Core Nextflow Arguments

Note

These options are part of Nextflow and use a single hyphen (pipeline parameters use a double-hyphen).

-resume

Specify this when restarting a pipeline. Nextflow will use cached results from any pipeline steps where the inputs are the same, continuing from where it got to previously. For input to be considered the same, not only the names must be identical but the files' contents as well. For more info about this parameter, see this blog post.

You can also supply a run name to resume a specific run: -resume [run-name]. Use the nextflow log command to show previous run names.

-c

Specify the path to a specific config file (this is a core Nextflow command). See the nf-core website documentation for more information.

Resource Labels

The following resource labels can be adjusted in a custom config file:

  • process_single - Default: 1cpus, 4GB memory
  • process_low - Default: 2cpus, 8GB memory
  • process_medium - Default: 4cpus, 24GB memory
  • process_high - Default: 8cpus, 48GB memory

Other Run Notes

If you wish to repeatedly use the same parameters for multiple runs, rather than specifying each flag in the command, you can specify these in a params file.

Pipeline settings can be provided in a yaml or json file via -params-file <file>.

Warning

Do not use -c <file> to specify parameters as this will result in errors. Custom config files specified with -c must only be used for tuning process resource specifications, other infrastructural tweaks (such as output directories), or module arguments (args).

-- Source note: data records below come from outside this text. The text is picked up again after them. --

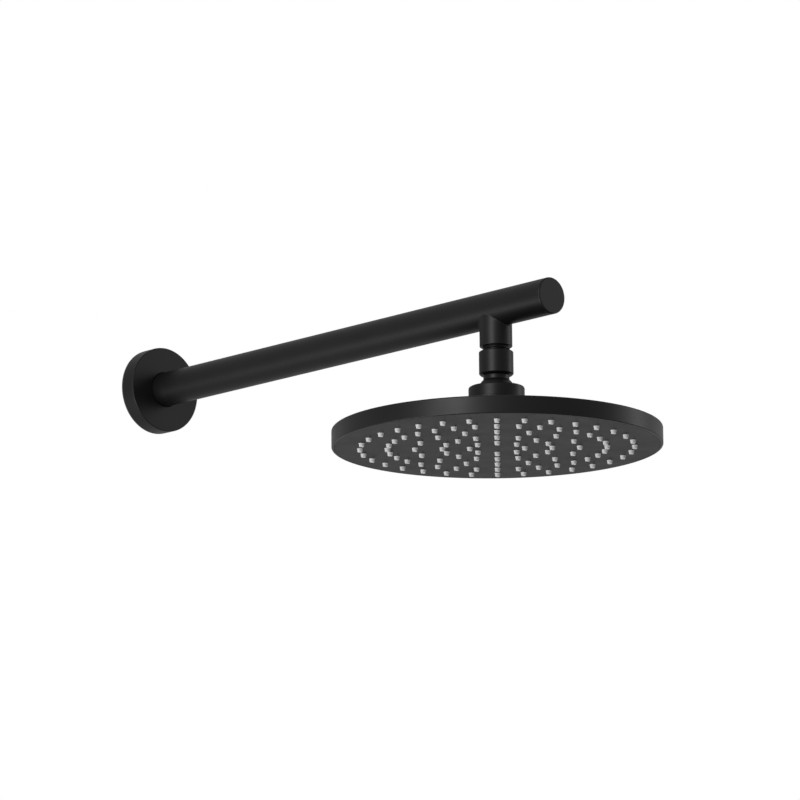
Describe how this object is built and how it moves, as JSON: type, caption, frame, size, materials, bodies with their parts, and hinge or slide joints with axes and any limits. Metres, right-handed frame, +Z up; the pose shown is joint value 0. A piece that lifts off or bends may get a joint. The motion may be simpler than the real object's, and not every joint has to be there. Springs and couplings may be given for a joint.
{
  "type": "wall-mounted rain shower head and arm",
  "caption": "Straight tubular wall arm with a round sliding flange, carrying a large flat round rain shower head on a ball joint under its tip.",
  "frame": {"origin": "centre of the wall plate's back face, on the arm's axis and in the plane of the wall", "axes": "+Y points into the wall, the arm runs along -Y, +Z is up, the spray leaves along -Z"},
  "size_m": [0.25, 0.541, 0.1444],
  "materials": {
    "black_metal": "matt black powder coat over brass",
    "black_shell": "satin black moulding",
    "black_face": "finely textured matt black moulding",
    "grey_silicone": "soft matt silicone",
    "brass": "turned, bare",
    "seal_rubber": "matt",
    "stainless": "bright",
    "seat_plastic": "smooth acetal",
    "chamber_plastic": "plain dark grey moulding"
  },
  "bodies": {
    "arm": {"wall_plate": "brass", "inlet_nipple": "brass", "plate_o_rings": "seal_rubber", "set_screws": "stainless", "arm_tube": "black_metal", "end_cap": "black_metal", "branch_outlet": "black_metal", "ball_stem": "black_metal", "filter_screen": "stainless", "inlet_washer": "seal_rubber", "flow_regulator": "seat_plastic"},
    "grip_ring": {"flange_grip_ring": "seal_rubber"},
    "flange": {"wall_flange": "black_metal", "flange_gasket": "seal_rubber"},
    "seat": {"seat_ring": "seat_plastic"},
    "seal": {"ball_seal": "seal_rubber"},
    "head": {"retaining_collar": "black_metal", "head_cover": "black_shell", "water_chamber": "chamber_plastic", "case_screws": "stainless", "nozzle_mat": "grey_silicone", "face_plate": "black_face"}
  },
  "joints": [
    {"name": "flange_slide", "type": "slide", "parent": "arm", "child": "grip_ring", "axis": [0, -1, 0], "range_m": [0, 0.36]},
    {"name": "flange_turn", "type": "hinge", "parent": "grip_ring", "child": "flange", "pos_m": [0, -0.0118, 0], "axis": [0, 1, 0], "continuous": true},
    {"name": "head_tilt_side", "type": "hinge", "parent": "arm", "child": "seat", "pos_m": [0, -0.4, -0.0664], "axis": [0, 1, 0], "range_deg": [-10, 10]},
    {"name": "head_tilt_fore", "type": "hinge", "parent": "seat", "child": "seal", "pos_m": [0, -0.4, -0.0664], "axis": [1, 0, 0], "range_deg": [-10, 10]},
    {"name": "head_spin", "type": "hinge", "parent": "seal", "child": "head", "pos_m": [0, -0.4, -0.0664], "axis": [0, 0, 1], "continuous": true}
  ]
}
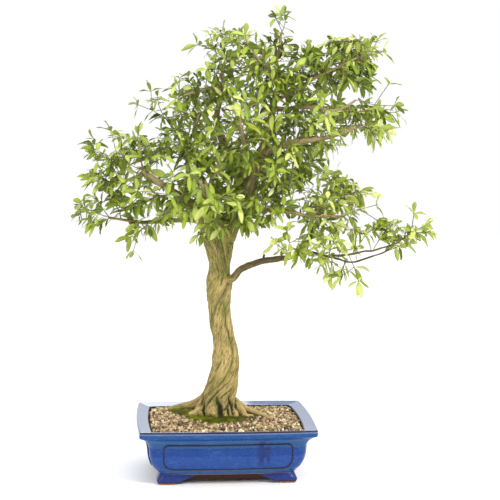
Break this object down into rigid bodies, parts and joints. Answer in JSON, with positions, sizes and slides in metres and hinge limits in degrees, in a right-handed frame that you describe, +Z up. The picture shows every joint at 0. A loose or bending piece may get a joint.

The above pipeline run specified with a params file in yaml format:

nextflow run phac-nml/legiovue -profile docker -params-file params.yaml

with params.yaml containing:

fastq_dir: './fastqs'
outdir: './results/'

Updating the pipeline

When you run the above command, Nextflow automatically pulls the pipeline code from GitHub and stores it as a cached version. When running the pipeline after this, it will always use the cached version if available - even if the pipeline has been updated since. To make sure that you're running the latest version of the pipeline, make sure that you regularly update the cached version of the pipeline:

nextflow pull phac-nml/legiovue

Reproducibility

It is a good idea to specify a pipeline version when running the pipeline on your data. This ensures that a specific version of the pipeline code and software are used when you run your pipeline. If you keep using the same tag, you'll be running the same version of the pipeline, even if there have been changes to the code since.